2. The cooling system as set forth in claim 1, wherein the bypass valve is an electronically controlled valve; and further comprising a controller configured to control the bypass valve.

3. The cooling system as set forth in claim 2, wherein the controller is further configured to monitor a suction pressure at the compressor.

4. The cooling system as set forth in claim 3, wherein the controller is further configured to control the suction pressure at the compressor using the bypass valve.

5. The cooling system as set forth in claim 3, wherein the controller is further configured to control the bypass valve according to the suction pressure at the compressor.

6. The cooling system as set forth in claim 5, wherein the controller is further configured to increase flow through the bypass valve as the suction pressure at the compressor increases.

7. The cooling system as set forth in claim 5, wherein the controller is further configured to increase flow through the bypass valve when the suction pressure at the compressor increases a predetermined amount.

8. The cooling system as set forth in claim 5, wherein the controller is further configured to decrease flow through the bypass valve as the suction pressure at the compressor decreases.

9. The cooling system as set forth in claim 5, wherein the controller is further configured to decrease flow through the bypass valve when the suction pressure at the compressor decreases a predetermined amount.

10. The cooling system as set forth in claim 3, wherein the controller is further configured to control the bypass valve according to the suction pressure at the compressor using a proportional-integral-derivative feedback control loop.

11. The cooling system as set forth in claim 3, wherein the controller is further configured to control the bypass valve according to the suction pressure at the compressor using a deadband to limit movement of the bypass valve.

12. The cooling system as set forth in claim 1, wherein the bypass portion of the secondary cooling fluid is routed from the load through the bypass valve, then through the prime mover, and then through the load.

13. The cooling system as set forth in claim 12, wherein a remaining portion of the secondary cooling fluid is routed from the load through the heat exchanger, then through the prime mover, and then through the load.

14. The cooling system as set forth in claim 3, wherein the cooling system is further configured to control the suction pressure at the compressor by selectively extracting hot secondary cooling fluid upstream of the heat exchanger and injecting that hot secondary cooling fluid downstream of the heat exchanger and upstream of the load.

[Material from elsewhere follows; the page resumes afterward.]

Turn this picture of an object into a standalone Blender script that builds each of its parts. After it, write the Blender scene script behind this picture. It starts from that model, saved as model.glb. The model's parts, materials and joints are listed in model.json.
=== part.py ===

15. The cooling system as set forth in claim 2, wherein the cooling system is further configured to selectively increase a supply temperature of the secondary cooling fluid supplied to the load by selectively extracting hot secondary cooling fluid upstream of the heat exchanger and injecting that hot secondary cooling fluid downstream of the heat exchanger and upstream of the load.

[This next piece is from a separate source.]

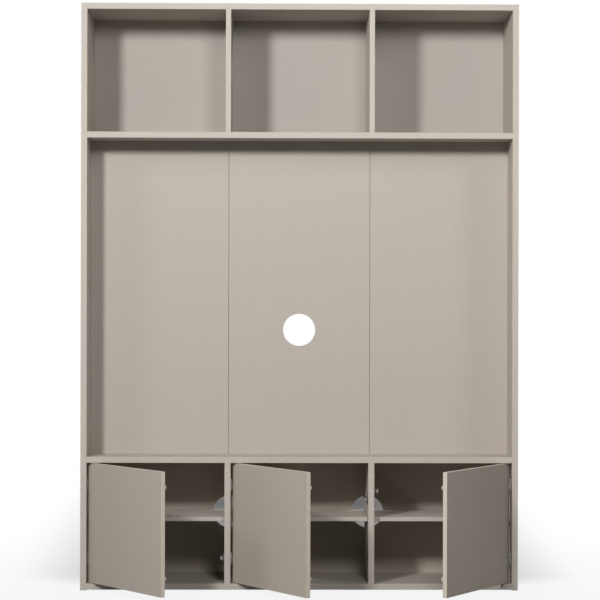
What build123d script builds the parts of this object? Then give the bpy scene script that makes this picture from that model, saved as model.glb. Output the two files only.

16. The cooling system as set forth in claim 2, wherein the controller is further configured to monitor a supply temperature of the secondary cooling fluid supplied to the load.

17. The cooling system as set forth in claim 16, wherein the controller is further configured to control the supply temperature using the bypass valve.

18. The cooling system as set forth in claim 17, wherein the controller is further configured to control the supply temperature at any temperature from 50 degrees Fahrenheit to 115 degrees Fahrenheit.

19. The cooling system as set forth in claim 1, wherein the primary cooling fluid is a two-phase fluid and the secondary cooling fluid is a single phase cooling fluid.

20. The cooling system as set forth in claim 1, wherein the secondary cooling fluid is a water-glycol mixture.